INSTRUCTIONS TO FOLLOW: Copy exactly the lines from the "hide_parts(node)" line to the end, both included, and nothing else.

SOURCE DATA:
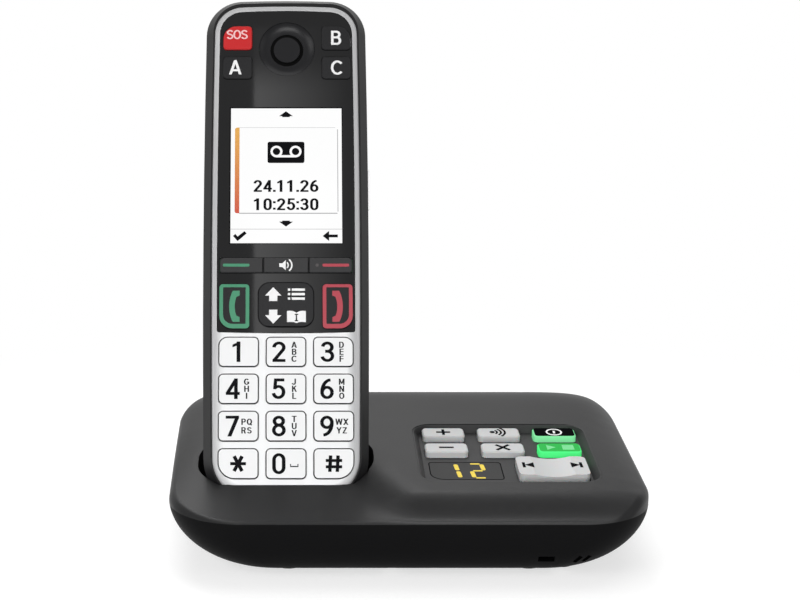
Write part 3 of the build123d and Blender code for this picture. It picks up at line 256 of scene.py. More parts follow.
def moulded(name, colour, roughness, drift=0.25, uneven=0.12, pitch=GRAIN_PITCH, lift=0.02 * mm, shine=0.5):
    """A moulded plastic or rubber whose skin comes from the grain group."""
    material = bpy.data.materials.new(name)
    material.use_nodes = True
    tree = material.node_tree
    inputs = shader_inputs(material)
    inputs["Specular IOR Level"].default_value = shine
    grain = placed(tree, moulding_grain, {"Colour": (*colour, 1), "Drift": drift, "Gloss": roughness,
                                          "Unevenness": uneven, "Grain per metre": 1 / pitch})
    bump = wired(tree, "ShaderNodeBump", Distance=lift, Height=grain.outputs["Height"])
    tree.links.new(grain.outputs["Colour"], inputs["Base Color"])
    tree.links.new(grain.outputs["Roughness"], inputs["Roughness"])
    tree.links.new(bump.outputs["Normal"], inputs["Normal"])
    return material


def clothe(material, *names):
    for name in names:
        nodes[name].material_slots[0].material = material


base_plastic = moulded("base_plastic", BASE_COLOUR, 0.4, shine=0.115)
# the lower shell is the same plastic, painted darker and duller: painted shade for its sides, which face down
# and away from the lamps
shaded_lower_plastic = moulded("shaded_lower_plastic", (0.0065, 0.0065, 0.0068), 0.5, shine=0.02)
clothe(base_plastic, "base_upper_shell")
clothe(shaded_lower_plastic, "base_lower_shell")

# ------------------------------------------------- feet, sockets and screws
# Four rubber pads keep the base from sliding. The line and power sockets are
# black nylon blocks; pan-head screws of plated steel close the housings.
foot_rubber = moulded("foot_rubber", (0.022, 0.022, 0.022), 0.8, drift=0.5, pitch=0.9 * mm, shine=0.2)
socket_nylon = moulded("socket_nylon", (0.010, 0.010, 0.011), 0.55, shine=0.3)
STREAK_LENGTH = 2.5 * mm


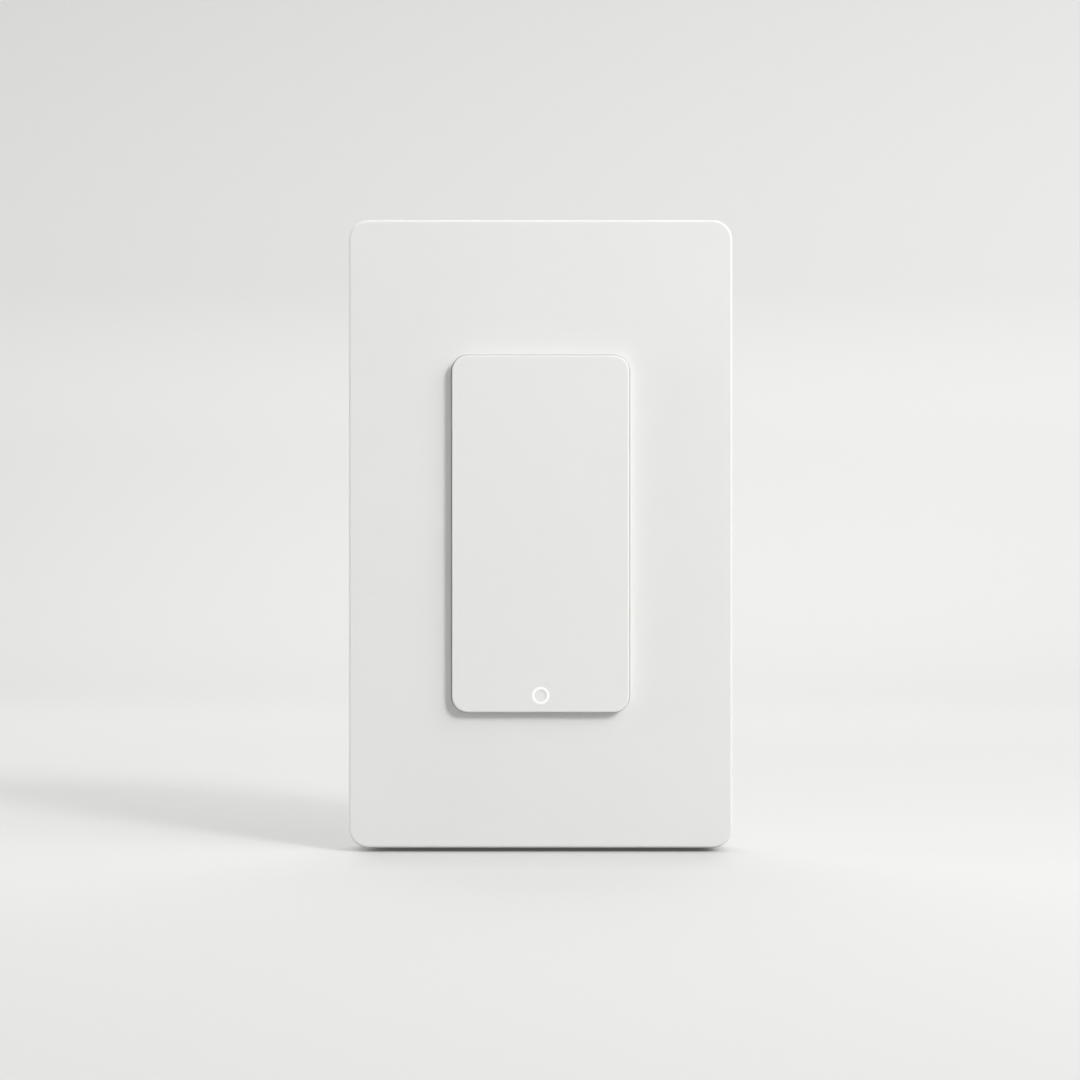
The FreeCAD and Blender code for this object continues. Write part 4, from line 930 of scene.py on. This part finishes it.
# %% Springs: two leaves
def add_leaf(mesh, across):
    """Give the line the sheet's thickness and the leaf's width; its points are (z, depth)."""
    points = round_bends(LEAF_LINE, BEND_REACH)
    rows = []
    for spot, point in enumerate(points):
        along = points[min(spot + 1, len(points) - 1)] - points[max(spot - 1, 0)]
        out = Vector((-along.y, along.x)).normalized() * 0.5 * SPRING_SHEET
        row = []
        for side, face in ((-1, -1), (1, -1), (1, 1), (-1, 1)):
            up, depth = point + face * out
            row.append(mesh.verts.new((across + side * 0.5 * SPRING_WIDTH, -depth, up)))
        rows.append(row)
    skin_rows(mesh, rows)


leaves = bmesh.new()
for side in (-1.0, 1.0):
    add_leaf(leaves, side * (spring_high.x - 0.5 * SPRING_WIDTH))
spring_leaves = finish_mesh("spring_leaves", leaves, FINISHES["spring_steel"], 40.0)
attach(spring_leaves, "switch_body")
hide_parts("return_springs")
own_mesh(spring_leaves)

# %% [markdown]
# ## Marks on the battery door
#
# A twist-lock door tells its state without words: a small pointer on the door, a dot on the cover where
# it is locked, and a ring where it comes free. Two bent arrows show the way round, and short ribs help a
# fingertip. These marks are raised by 0.15 mm, as they come out of an engraved mould. Bump alone would
# look flat from the side, so they are real plates. Angles are measured at the door's middle from the top,
# in the sense of the door's own turn.

# %% Marks in the mould
DOOR_BACK, COVER_FLOOR = 3.1 * MM, 3.0 * MM
MARK_HEIGHT, MARK_ROOT = 0.15 * MM, 0.05 * MM
DOOR_TURN, MARK_RADIUS = 30.0, 14.0 * MM
POINTER_BASE, POINTER_HALF = 10.6 * MM, 3.4
ARROW_RADIUS, SHAFT_HALF, HEAD_HALF = 8.7 * MM, 0.2 * MM, 0.7 * MM
SHAFT_START, SHAFT_END, HEAD_START, HEAD_TIP = 38.0, 74.0, 74.3, 83.0
RIB_INNER, RIB_OUTER, RIB_HALF, RIB_STEP = 10.4 * MM, 11.7 * MM, 0.9, 4.6


def round_the_door(radius, degrees):
    angle = math.radians(degrees)
    return radius * math.sin(angle), radius * math.cos(angle)


def arc_strip(mesh, inner, outer, start, end, foot, top, steps=14):
    """A curved bar between two radii and two angles."""
    rows = []
    for step in range(steps + 1):
        turn = start + (end - start) * step / steps
        corners = ((inner, foot), (outer, foot), (outer, top), (inner, top))
        row = []
        for radius, depth in corners:
            x, z = round_the_door(radius, turn)
            row.append(mesh.verts.new((x, -depth, z)))
        rows.append(row)
    skin_rows(mesh, rows)


def door_marks():
    """A pointer at the top, two arrows round the slot and seven ribs at each side."""
    mesh = bmesh.new()
    foot, top = DOOR_BACK + MARK_ROOT, DOOR_BACK - MARK_HEIGHT
    pointer = [round_the_door(RIB_OUTER, 0.0), round_the_door(POINTER_BASE, POINTER_HALF),
               round_the_door(POINTER_BASE, -POINTER_HALF)]
    raise_outline(mesh, pointer, foot, top)
    for side in (0.0, 180.0):
        arc_strip(mesh, ARROW_RADIUS - SHAFT_HALF, ARROW_RADIUS + SHAFT_HALF, side + SHAFT_START,
                  side + SHAFT_END, foot, top)
        head = [round_the_door(ARROW_RADIUS, side + HEAD_TIP),
                round_the_door(ARROW_RADIUS + HEAD_HALF, side + HEAD_START),
                round_the_door(ARROW_RADIUS - HEAD_HALF, side + HEAD_START)]
        raise_outline(mesh, head, foot, top)
    for side in (-90.0, 90.0):
        for step in range(-3, 4):
            middle = side + RIB_STEP * step
            arc_strip(mesh, RIB_INNER, RIB_OUTER, middle - RIB_HALF, middle + RIB_HALF, foot, top, 2)
    return mesh


def cover_marks():
    """A dot where the door is locked and a ring where it comes free."""
    mesh = bmesh.new()
    foot, top = COVER_FLOOR + MARK_ROOT, COVER_FLOOR - MARK_HEIGHT
    dot = [(0.0, top), (0.42 * MM, top), (0.5 * MM, top + 0.04 * MM), (0.5 * MM, foot), (0.0, foot)]
    lathe(mesh, dot, *round_the_door(MARK_RADIUS, 0.0), steps=24)
    ring = [(0.3 * MM, foot), (0.3 * MM, top), (0.55 * MM, top), (0.55 * MM, foot), (0.3 * MM, foot)]
    lathe(mesh, ring, *round_the_door(MARK_RADIUS, DOOR_TURN), steps=24)
    bmesh.ops.remove_doubles(mesh, verts=mesh.verts, dist=1e-7)
    return mesh


# %% Place the marks
for name, mesh, body in (("door_marks", door_marks(), "battery_door"),
                         ("cover_marks", cover_marks(), "switch_body")):
    piece = finish_mesh(name, mesh, FINISHES["cover_plastic"], 30.0)
    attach(piece, body)

# %% [markdown]
# ## Ejector marks
#
# A moulding is pushed out of its mould by round steel pins, and each pin leaves a faint ring on the hidden
# side. The bracket and the rear cover show them on their backs. Each is a low lathed rim, a twentieth of a
# millimetre high. It catches the light when the switch is turned, which a painted mask wouldn't do.

# %% Ejector marks
BRACKET_BACK, COVER_BACK = 0.4 * MM, 0.8 * MM
PIN_RIM, PIN_HEIGHT, PIN_ROOT = 0.18 * MM, 0.05 * MM, 0.05 * MM


def pin_rings(spots, face, radius):
    """Low rims round each spot, raised off a face towards the wall."""
    mesh = bmesh.new()
    foot, top, crown = face + PIN_ROOT, face - PIN_HEIGHT, 0.7 * PIN_RIM
    rim = [(radius - PIN_RIM, foot), (radius - crown, top), (radius + crown, top), (radius + PIN_RIM, foot),
           (radius - PIN_RIM, foot)]
    for x, z in spots:
        lathe(mesh, rim, x * MM, z * MM, 40)
    bmesh.ops.remove_doubles(mesh, verts=mesh.verts, dist=1e-7)
    return mesh


EJECTOR_MARKS = (
    ("bracket_pin_rings", [(side * 20.6, up) for side in (-1, 1) for up in (-42.0, -13.0, 13.0, 42.0)],
     BRACKET_BACK, 1.5 * MM, "wall_bracket", "bracket_plastic"),
    ("cover_pin_rings", [(side * 30.0, up) for side in (-1, 1) for up in (-24.0, 0.0, 24.0)],
     COVER_BACK, 1.2 * MM, "switch_body", "cover_plastic"),
)
for name, spots, face, radius, body, finish in EJECTOR_MARKS:
    piece = finish_mesh(name, pin_rings(spots, face, radius), FINISHES[finish], 30.0)
    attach(piece, body)

# %% [markdown]
# ## The adhesive pads
#
# Each pad is a strip of closed-cell foam with glue on both sides. A paper liner covers the glue that will
# meet the wall, and it runs past the foam at one end as a tab to pull. The foam's cut edges bulge a
# little between its two glued faces, so its outline is raised in layers with a larger middle. A cloth
# simulation could do it too, but so thin a pad hardly moves.

# %% Foam and liner
PAD_SIDE, PAD_LOW, PAD_HIGH, PAD_FRONT = 20.0 * MM, 22.5 * MM, 34.47 * MM, 1.0 * MM
LINER_THICK, LINER_TAB = 0.08 * MM, 3.0 * MM
FOAM_BULGE, FOAM_CORNER, FOAM_LAYERS, LINER_CORNER = 0.16 * MM, 0.6 * MM, 7, 1.2 * MM


def foam_mesh(low, high):
    mesh = bmesh.new()
    rows = []
    for layer in range(FOAM_LAYERS):
        share = layer / (FOAM_LAYERS - 1)
        depth = LINER_THICK + (PAD_FRONT - LINER_THICK) * share
        inset = FOAM_BULGE * (2.0 * share - 1.0) ** 2
        outline = rounded_outline(-PAD_SIDE + inset, PAD_SIDE - inset, low + inset, high - inset,
                                  FOAM_CORNER, 4)
        rows.append([mesh.verts.new((x, -depth, z)) for x, z in outline])
    skin_rows(mesh, rows)
    return mesh


def liner_mesh(low, high, tab_side):
    mesh = bmesh.new()
    left = -PAD_SIDE - (LINER_TAB if tab_side < 0 else 0.0)
    right = PAD_SIDE + (LINER_TAB if tab_side > 0 else 0.0)
    raise_outline(mesh, rounded_outline(left, right, low, high, LINER_CORNER), LINER_THICK, 0.0, 0.02 * MM)
    return mesh


# %% Place the pads
LINER_PAPER = moulded_plastic("liner_paper", (0.84, 0.83, 0.79), (0.80, 0.79, 0.745), roughness=0.35,
                              pitch=1.2, relief=0.02, patch=12.0)
for node, low, high, tab_side in (("adhesive_pad_upper", PAD_LOW, PAD_HIGH, 1.0),
                                  ("adhesive_pad_lower", -PAD_HIGH, -PAD_LOW, -1.0)):
    foam = finish_mesh(node + "_foam", foam_mesh(low, high), FINISHES["pad_foam"], 50.0)
    liner = finish_mesh(node + "_liner", liner_mesh(low, high, tab_side), LINER_PAPER, 50.0)
    for piece in (foam, liner):
        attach(piece, "wall_bracket")
    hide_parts(node)
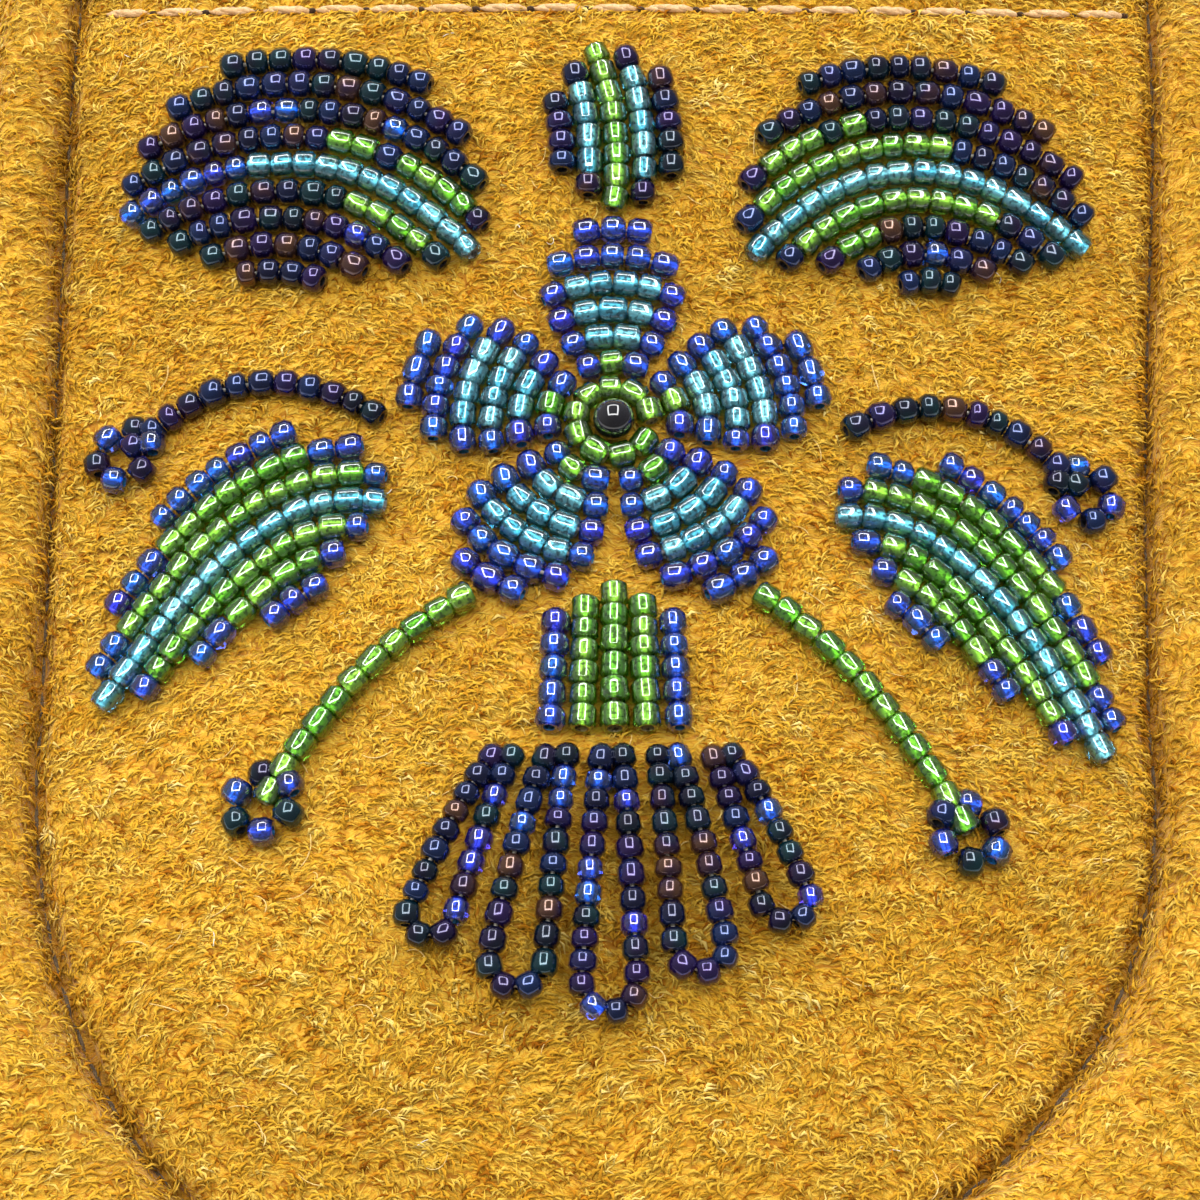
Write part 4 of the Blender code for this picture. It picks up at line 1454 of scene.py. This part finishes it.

SOLVED EXERCISE:
    hide_parts(node)
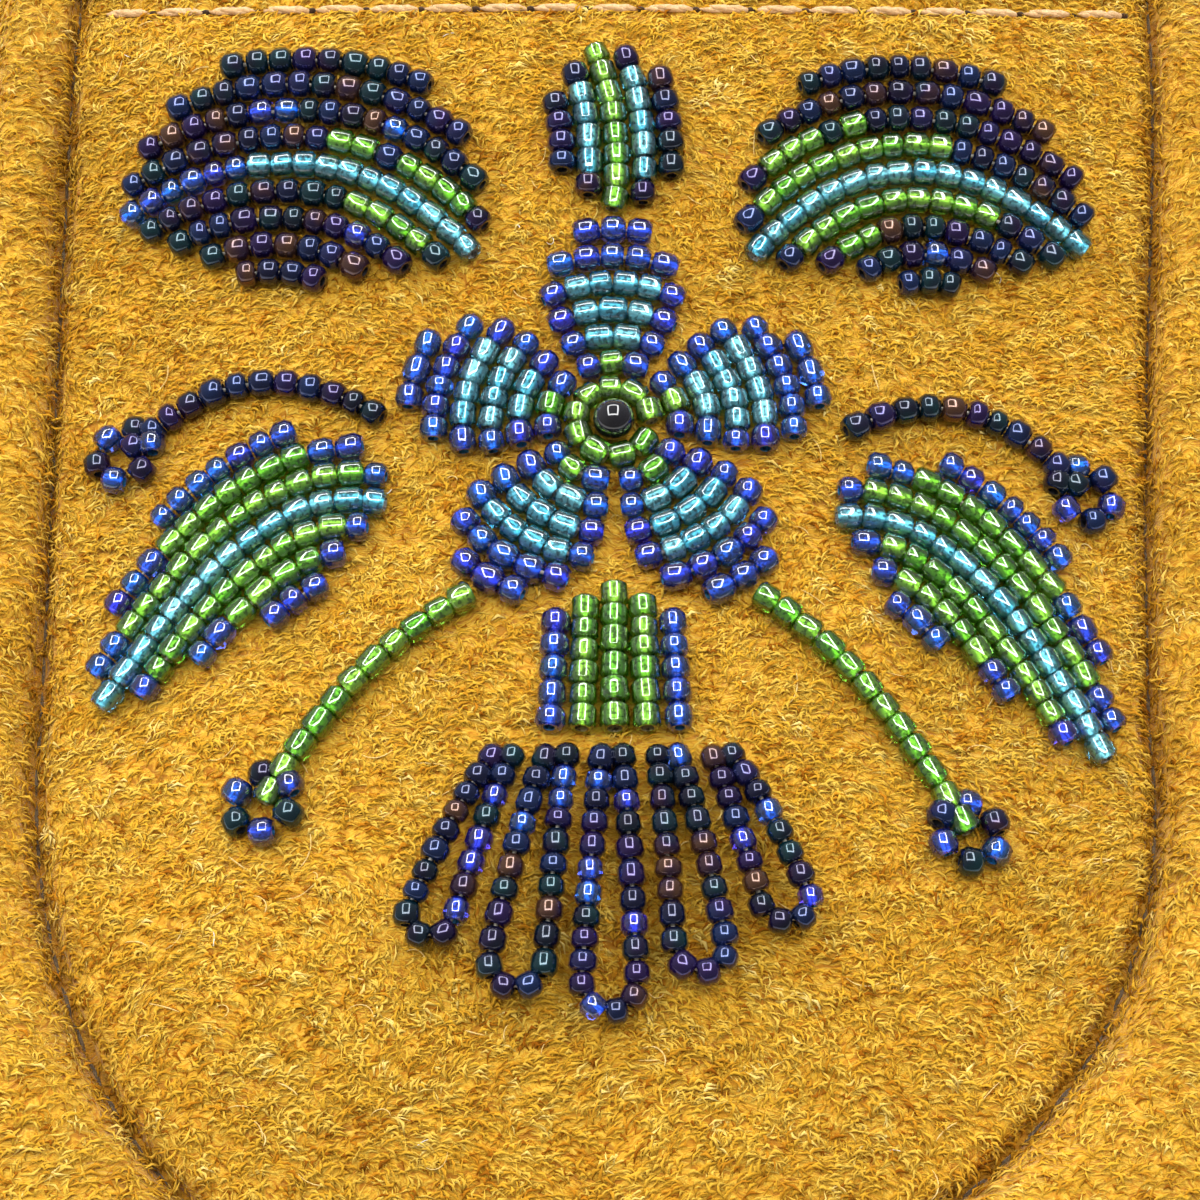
Write part 4 of the Blender code for this picture. It picks up at line 1454 of scene.py. This part finishes it.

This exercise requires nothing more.